SLSA Build Levels: What Each Level Requires and Guarantees
SLSA 1.0 defines three build levels with progressively stronger guarantees about build integrity. Each level builds on the previous -- reaching L3 requires meeting all L1 and L2 requirements as well.
Build Level 1: Provenance exists
SLSA Build L1 requires that the build process produces a provenance document containing the builder identity, source repository, and output artifact digest. No requirements are made about the trustworthiness of the build platform or the provenance generation process. An attacker who controls the build environment could produce forged provenance. L1 provides a documented build audit trail and enables tooling to read provenance, but does not provide strong security guarantees. It is the easiest level to achieve and a prerequisite for L2 and L3.
Build Level 2: Hosted, non-forgeable provenance
SLSA Build L2 requires that the build runs on a hosted, managed build platform (GitHub Actions hosted runners, Google Cloud Build, AWS CodeBuild) and that provenance is generated by the platform itself -- not by user-controlled build scripts. This means the provenance cannot be forged by modifying the build script: the platform signs the provenance with its own identity, which the build script cannot access. L2 prevents a compromised build script from producing false provenance claims. GitHub Actions with SLSA GitHub Generator meets L2.
Build Level 3: Hardened, hermetic build environment
SLSA Build L3 adds requirements for build environment isolation and hardening. The build runs in an ephemeral, isolated environment with no shared state between builds. The build cannot access the network during execution (hermetic). The build environment cannot be influenced by user-controlled pipeline code. Source code must have undergone two-party review (branch protection with required reviewers) before being built. L3 provides the strongest supply chain guarantee: even if an attacker compromises a developer account, they cannot get malicious code built without passing two-party review.
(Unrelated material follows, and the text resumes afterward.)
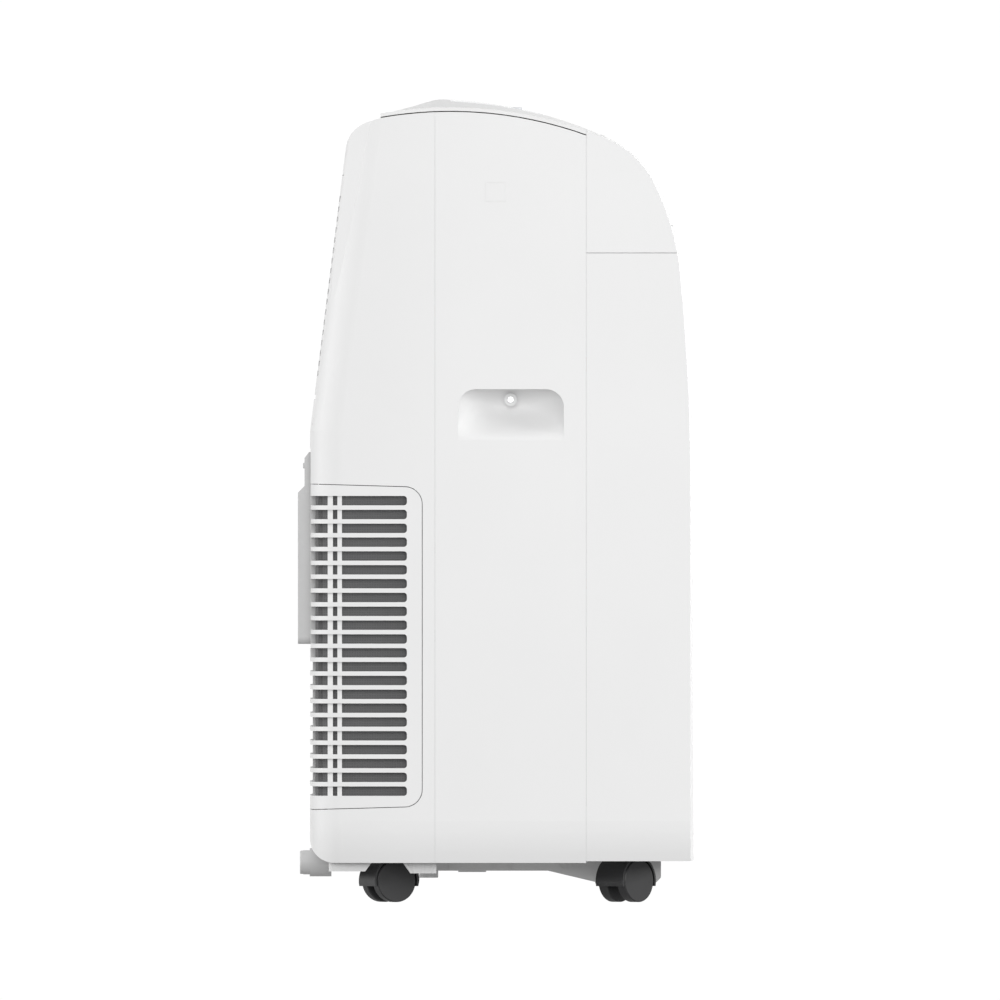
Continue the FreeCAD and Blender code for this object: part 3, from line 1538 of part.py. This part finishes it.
def control_box():
    """Electrical box with the run capacitor standing beside it."""
    shell_box = cut(box(("-150", "-62"), ("-152", "-92"), ("236", "372")),
                    box(("-147.5", "-64.5"), ("-149.5", "-94.5"), ("238.5", "369.5")))
    lid = box(("-152", "-60"), ("-92", "-90"), ("234", "374"))
    capacitor = rounded(rod("z", "17", ("150", "232"), ("-106", "-120")), "3", lambda edge: True)
    bracket = box(("-126", "-86"), ("-140", "-100"), ("232", "236"))
    return fuse(shell_box, lid, capacitor, bracket)


part("middle_deck", middle_deck())
part("evaporator_coil", evaporator_coil())
part("condenser_coil", condenser_coil())
part("exhaust_scroll", exhaust_scroll())
part("condenser_fan_wheel", condenser_fan_wheel())
part("condenser_fan_motor", condenser_fan_motor())
part("compressor", compressor())
part("compressor_mounts", compressor_mounts())
part("refrigerant_pipes", refrigerant_pipes())
part("control_box", control_box())


# ---------------------------------------------------------------- checks and export

doc.recompute()
for item in doc.Objects:
    if "Invalid" in item.State or "Error" in item.State:
        raise RuntimeError("%s (%s) failed: %s" % (item.Name, item.Label, item.State))
for item in PARTS:
    if item.Shape.isNull() or not item.Shape.isValid():
        raise RuntimeError("%s has no valid shape" % item.Label)
os.makedirs("parts", exist_ok=True)
for item in PARTS:
    item.Shape.exportStep(os.path.join("parts", item.Label + ".step"))
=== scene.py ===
import json
import math

import bmesh
import bpy
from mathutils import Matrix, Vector


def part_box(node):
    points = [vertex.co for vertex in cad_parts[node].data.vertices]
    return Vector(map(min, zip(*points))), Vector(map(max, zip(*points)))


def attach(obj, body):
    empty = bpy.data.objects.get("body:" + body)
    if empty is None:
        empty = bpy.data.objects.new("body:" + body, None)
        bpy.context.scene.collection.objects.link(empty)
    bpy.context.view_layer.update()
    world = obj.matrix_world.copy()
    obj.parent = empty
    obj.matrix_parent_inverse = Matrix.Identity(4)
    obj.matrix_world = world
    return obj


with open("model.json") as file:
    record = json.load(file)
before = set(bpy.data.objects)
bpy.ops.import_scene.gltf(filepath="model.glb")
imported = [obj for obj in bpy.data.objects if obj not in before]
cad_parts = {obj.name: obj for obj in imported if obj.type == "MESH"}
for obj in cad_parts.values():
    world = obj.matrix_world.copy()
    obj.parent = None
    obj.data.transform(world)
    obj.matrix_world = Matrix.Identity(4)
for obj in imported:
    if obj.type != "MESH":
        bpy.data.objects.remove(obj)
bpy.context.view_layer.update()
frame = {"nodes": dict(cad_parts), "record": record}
nodes = frame["nodes"]


def added(name, data):
    """A new object in the scene that shows data."""
    made = bpy.data.objects.new(name, data)
    bpy.context.scene.collection.objects.link(made)
    return made


# ------------------------------------------------------------------ materials

WAVE_PERIOD = math.pi / 10      # metres from band to band in a wave texture of scale 1
THREAD_PERIOD = 0.0022
FIN_PERIOD = 0.0036
TRACK_PERIOD = WAVE_PERIOD / 9

WHITE = (0.72, 0.72, 0.72)
GREY = (0.58, 0.58, 0.58)
DUCT = (0.50, 0.51, 0.53)


class Shader:
    """A material's node tree with short calls for the nodes used here."""

    def __init__(self, name):
        self.material = bpy.data.materials.new(name)
        self.material.use_nodes = True
        self.tree = self.material.node_tree
        self.surface = self.tree.nodes["Principled BSDF"]
        self.place = self.node("ShaderNodeTexCoord").outputs["Object"]

    def node(self, kind, **values):
        made = self.tree.nodes.new(kind)
        for key, value in values.items():
            if hasattr(made, key):
                setattr(made, key, value)
            else:
                made.inputs[key.replace("_", " ")].default_value = value
        return made

    def link(self, output, target):
        self.tree.links.new(output, target)

    def set(self, **values):
        for key, value in values.items():
            self.surface.inputs[key.replace("_", " ")].default_value = value

    def noise(self, scale, detail=2.0, stretch=None):
        made = self.node("ShaderNodeTexNoise", Scale=scale, Detail=detail)
        self.link(self.spread(stretch) if stretch else self.place, made.inputs["Vector"])
        return made.outputs["Fac"]

    def spread(self, scale):
        made = self.node("ShaderNodeMapping")
        made.inputs["Scale"].default_value = scale
        self.link(self.place, made.inputs["Vector"])
        return made.outputs["Vector"]

    def bands(self, period, axis):
        made = self.node("ShaderNodeTexWave", bands_direction=axis, wave_profile="SIN",
                         Scale=WAVE_PERIOD / period)
        self.link(self.place, made.inputs["Vector"])
        return made.outputs["Fac"]

    def mix(self, factor, one, two):
        made = self.node("ShaderNodeMix", data_type="RGBA")
        made.inputs[6].default_value = (*one, 1)
        made.inputs[7].default_value = (*two, 1)
        self.link(factor, made.inputs[0])
        return made.outputs[2]

    def remap(self, value, low, high):
        made = self.node("ShaderNodeMapRange")
        made.inputs["To Min"].default_value = low
        made.inputs["To Max"].default_value = high
        self.link(value, made.inputs["Value"])
        return made.outputs["Result"]

    def math(self, operation, one, two):
        made = self.node("ShaderNodeMath", operation=operation)
        for socket, value in zip(made.inputs, (one, two)):
            if isinstance(value, (int, float)):
                socket.default_value = value
            else:
                self.link(value, socket)
        return made.outputs[0]

    def colour(self, output):
        self.link(output, self.surface.inputs["Base Color"])

    def roughness(self, value, low, high):
        self.link(self.remap(value, low, high), self.surface.inputs["Roughness"])

    def bump(self, height, strength, distance):
        made = self.node("ShaderNodeBump", Strength=strength, Distance=distance)
        self.link(height, made.inputs["Height"])
        self.link(made.outputs["Normal"], self.surface.inputs["Normal"])


def shade(colour, factor):
    return tuple(min(1.0, channel * factor) for channel in colour)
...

Choosing the right SLSA level for your artifacts
For internal applications, SLSA Build L2 is a practical target: it provides non-forgeable provenance from a managed build platform and can be achieved in GitHub Actions today with the SLSA GitHub Generator. SLSA Build L3 is appropriate for artifacts distributed to external consumers (open-source libraries, vendor-distributed software, platform binaries). Start with L1 (provenance generation) to enable tooling, upgrade to L2 when feasible, and plan for L3 on critical artifacts distributed externally.
Generating SLSA Provenance with the SLSA GitHub Generator
The SLSA GitHub Generator provides reusable GitHub Actions workflows that generate SLSA provenance for multiple artifact types (generic binaries, Go binaries, container images, Maven/Gradle artifacts). It is the practical implementation of SLSA provenance generation in GitHub Actions.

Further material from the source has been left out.